What is needed – Print out the material that follows word for word.

· · ·

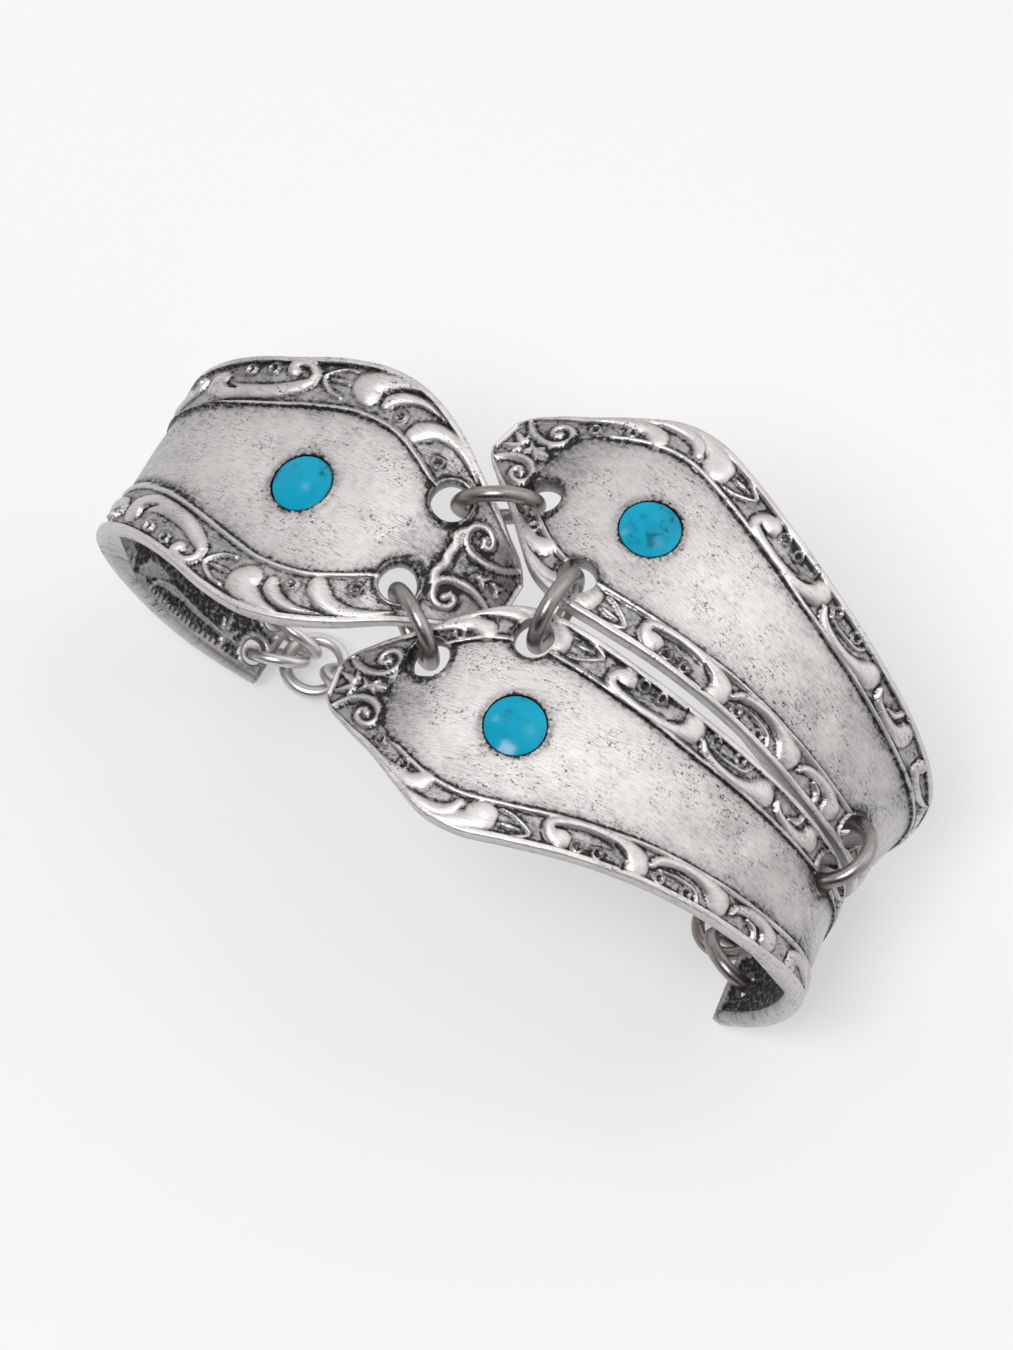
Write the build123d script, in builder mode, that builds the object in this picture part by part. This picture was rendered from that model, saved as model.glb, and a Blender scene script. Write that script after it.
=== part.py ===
from build123d import *
from math import cos, pi, radians, sin, sqrt
import os

os.makedirs("parts", exist_ok=True)

# Silver bracelet of three old spoon handles, in millimetres, Z up, standing on Z = 0.
# X runs from the single left plate to the pair, Y from the near plate to the far one.
# A plate is measured along its middle line from its tip, across from that line,
# and in lift from its outer face. Negative slope rises.

# Sizes of the plates
pair_length = 71.6
pair_half = 9.55
left_length = 67.6
left_half = 11.6
plate_thick = 1.6
rim_width = 0.85
rim_round = 0.22
ground_depth = 0.45
bead_rise = 0.36
panel_rise = 0.14
bead_half = 0.42

# Stones and their seats
stone_diameter = 4.9
stone_gap = 0.12
stone_wall = 0.70
stone_dome = 0.45
seat_depth = 0.86
seat_lip = 0.32
seat_lip_rise = 0.12
seat_root = 0.8
pair_stone_along = 0.2556
left_stone_along = 0.3047

# Holes: diameters, then where they are as share along and share of the half width
tip_hole = 3.3
edge_hole = 3.2
side_hole = 3.2
left_end_hole = 2.2
pair_end_hole = 2.4
hole_lip = 0.50
left_tip_spot = (0.1346, 0.336)
pair_tip_spot = (0.1355, 0.340)
pair_edge_spot = (0.2374, 0.743)
pair_side_spot = (0.6788, 0.361)
left_end_spot = (0.9749, 0.1466)
pair_end_spot = (0.9679, 0.0)

# Jump rings: wire and mean diameter
dark_wire = 1.25
dark_mean = 6.2
side_mean = 5.7
end_mean = 5.9
foot_wire = 1.0
foot_mean = 4.6
hub_wire = 1.1
hub_mean = 4.8

# Hidden chain on the surface, between hubs that lie just inside the feet of the plates.
# Each step of either half swings behind the line between the hubs by its own angle.
hub_height = 2.22
hub_left_reach = 4.84
hub_left_aside = 0.31
hub_right_reach = 4.52
hub_right_aside = 1.95
chain_wire = 1.0
chain_mean = 4.6
chain_lean = 42.0
chain_gap = 0.2
hub_gap = 0.28
chain_side_links = 3
left_swings = (10.0, 14.0, 10.0, 4.0)
right_swings = (22.0, 26.0, 18.0, 6.0)
clasp_eye_mean = 3.4
clasp_radius = 1.5

# Where the plates stand: tip point, heading and pitch in degrees, side tilt in degrees
loop_shift = -3.86
floor_drop = 10.88
pair_tip_x = -5.84
pair_tip_y = 12.85
pair_tip_z = 21.16
pair_heading = 10.07
pair_pitch = -36.26
pair_tilt = 4.18
left_tip_x = 4.79
left_tip_z = 22.02
left_heading = 180.86
left_pitch = -45.1
left_tilt = -4.8

# Bends of each middle line: share of the plate's length, turn in degrees
pair_bends = [(0.660, 94.6), (0.118, 38.0), (0.112, 17.4), (0.110, 27.5)]
left_bends = [(0.1546, 41.6), (0.1031, 17.4), (0.1627, 8.6), (0.2231, 69.1), (0.1917, 29.1), (0.1648, 37.5)]

# Sections of the pair: share along, share of the half width, bead line as a share of it, bead height share
pair_sections = [
    (0.032, 0.140, 0.40, 0.0),
    (0.038, 0.200, 0.40, 0.0),
    (0.070, 0.377, 0.40, 0.0),
    (0.110, 0.545, 0.42, 0.3),
    (0.150, 0.742, 0.63, 1.0),
    (0.196, 0.942, 0.66, 1.0),
    (0.238, 1.000, 0.67, 1.0),
    (0.293, 0.948, 0.68, 1.0),
    (0.363, 0.848, 0.62, 1.0),
    (0.447, 0.749, 0.55, 1.0),
    (0.531, 0.675, 0.53, 1.0),
    (0.615, 0.618, 0.51, 1.0),
    (0.698, 0.545, 0.50, 1.0),
    (0.810, 0.450, 0.52, 1.0),
    (0.908, 0.377, 0.52, 0.6),
    (0.955, 0.345, 0.52, 0.3),
    (1.000, 0.315, 0.50, 0.0),
]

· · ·

Expected answer –
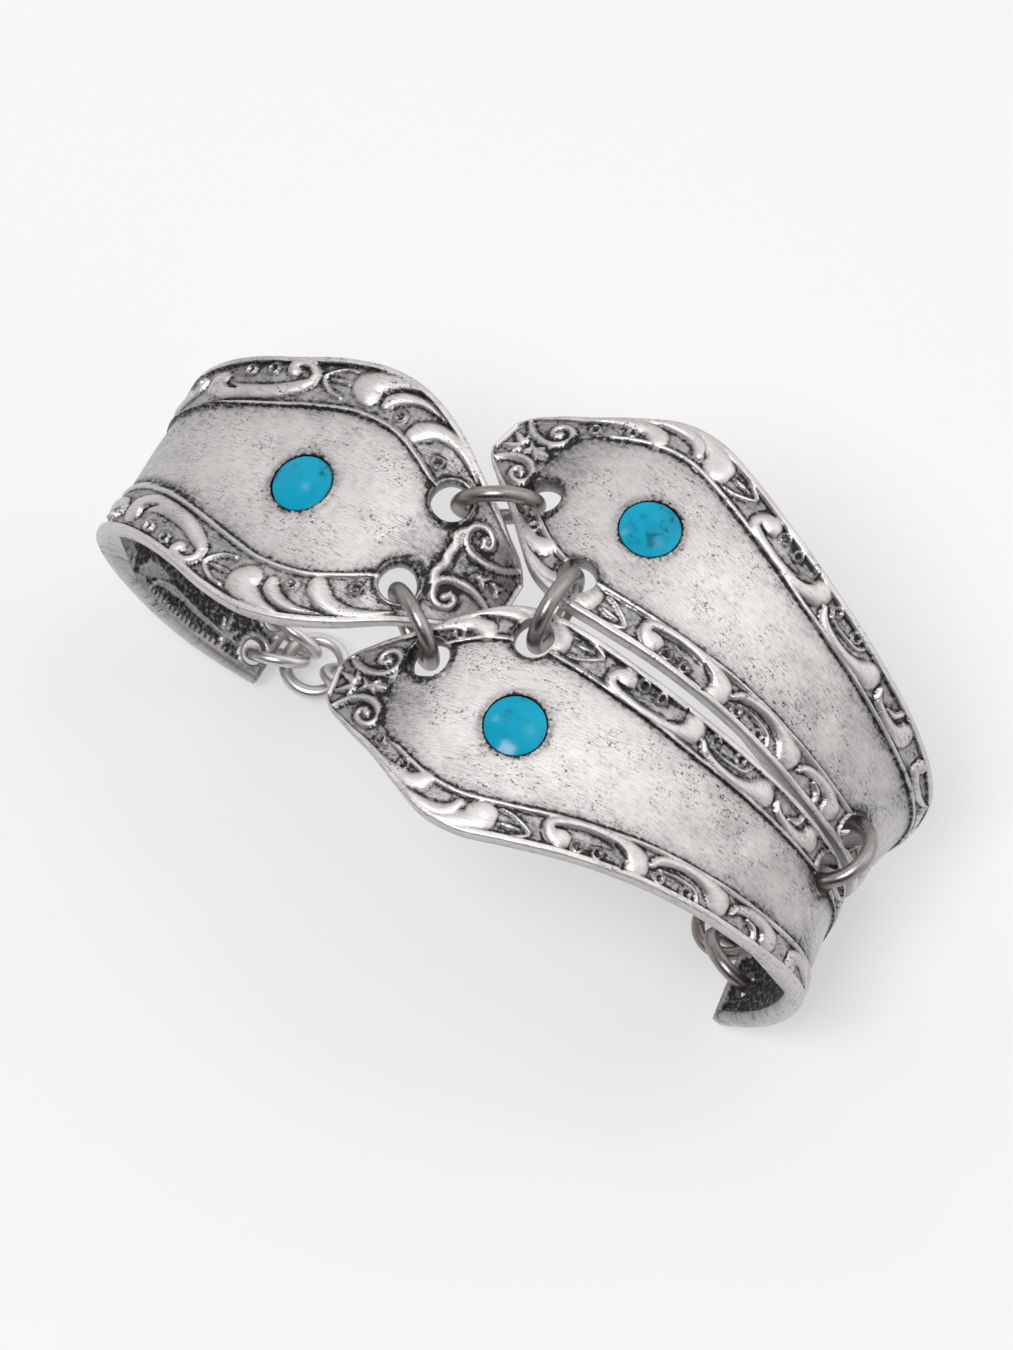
Write the build123d script, in builder mode, that builds the object in this picture part by part. This picture was rendered from that model, saved as model.glb, and a Blender scene script. Write that script after it.
=== part.py ===
from build123d import *
from math import cos, pi, radians, sin, sqrt
import os

os.makedirs("parts", exist_ok=True)

# Silver bracelet of three old spoon handles, in millimetres, Z up, standing on Z = 0.
# X runs from the single left plate to the pair, Y from the near plate to the far one.
# A plate is measured along its middle line from its tip, across from that line,
# and in lift from its outer face. Negative slope rises.

# Sizes of the plates
pair_length = 71.6
pair_half = 9.55
left_length = 67.6
left_half = 11.6
plate_thick = 1.6
rim_width = 0.85
rim_round = 0.22
ground_depth = 0.45
bead_rise = 0.36
panel_rise = 0.14
bead_half = 0.42

# Stones and their seats
stone_diameter = 4.9
stone_gap = 0.12
stone_wall = 0.70
stone_dome = 0.45
seat_depth = 0.86
seat_lip = 0.32
seat_lip_rise = 0.12
seat_root = 0.8
pair_stone_along = 0.2556
left_stone_along = 0.3047

# Holes: diameters, then where they are as share along and share of the half width
tip_hole = 3.3
edge_hole = 3.2
side_hole = 3.2
left_end_hole = 2.2
pair_end_hole = 2.4
hole_lip = 0.50
left_tip_spot = (0.1346, 0.336)
pair_tip_spot = (0.1355, 0.340)
pair_edge_spot = (0.2374, 0.743)
pair_side_spot = (0.6788, 0.361)
left_end_spot = (0.9749, 0.1466)
pair_end_spot = (0.9679, 0.0)

# Jump rings: wire and mean diameter
dark_wire = 1.25
dark_mean = 6.2
side_mean = 5.7
end_mean = 5.9
foot_wire = 1.0
foot_mean = 4.6
hub_wire = 1.1
hub_mean = 4.8

# Hidden chain on the surface, between hubs that lie just inside the feet of the plates.
# Each step of either half swings behind the line between the hubs by its own angle.
hub_height = 2.22
hub_left_reach = 4.84
hub_left_aside = 0.31
hub_right_reach = 4.52
hub_right_aside = 1.95
chain_wire = 1.0
chain_mean = 4.6
chain_lean = 42.0
chain_gap = 0.2
hub_gap = 0.28
chain_side_links = 3
left_swings = (10.0, 14.0, 10.0, 4.0)
right_swings = (22.0, 26.0, 18.0, 6.0)
clasp_eye_mean = 3.4
clasp_radius = 1.5

# Where the plates stand: tip point, heading and pitch in degrees, side tilt in degrees
loop_shift = -3.86
floor_drop = 10.88
pair_tip_x = -5.84
pair_tip_y = 12.85
pair_tip_z = 21.16
pair_heading = 10.07
pair_pitch = -36.26
pair_tilt = 4.18
left_tip_x = 4.79
left_tip_z = 22.02
left_heading = 180.86
left_pitch = -45.1
left_tilt = -4.8

# Bends of each middle line: share of the plate's length, turn in degrees
pair_bends = [(0.660, 94.6), (0.118, 38.0), (0.112, 17.4), (0.110, 27.5)]
left_bends = [(0.1546, 41.6), (0.1031, 17.4), (0.1627, 8.6), (0.2231, 69.1), (0.1917, 29.1), (0.1648, 37.5)]

# Sections of the pair: share along, share of the half width, bead line as a share of it, bead height share
pair_sections = [
    (0.032, 0.140, 0.40, 0.0),
    (0.038, 0.200, 0.40, 0.0),
    (0.070, 0.377, 0.40, 0.0),
    (0.110, 0.545, 0.42, 0.3),
    (0.150, 0.742, 0.63, 1.0),
    (0.196, 0.942, 0.66, 1.0),
    (0.238, 1.000, 0.67, 1.0),
    (0.293, 0.948, 0.68, 1.0),
    (0.363, 0.848, 0.62, 1.0),
    (0.447, 0.749, 0.55, 1.0),
    (0.531, 0.675, 0.53, 1.0),
    (0.615, 0.618, 0.51, 1.0),
    (0.698, 0.545, 0.50, 1.0),
    (0.810, 0.450, 0.52, 1.0),
    (0.908, 0.377, 0.52, 0.6),
    (0.955, 0.345, 0.52, 0.3),
    (1.000, 0.315, 0.50, 0.0),
]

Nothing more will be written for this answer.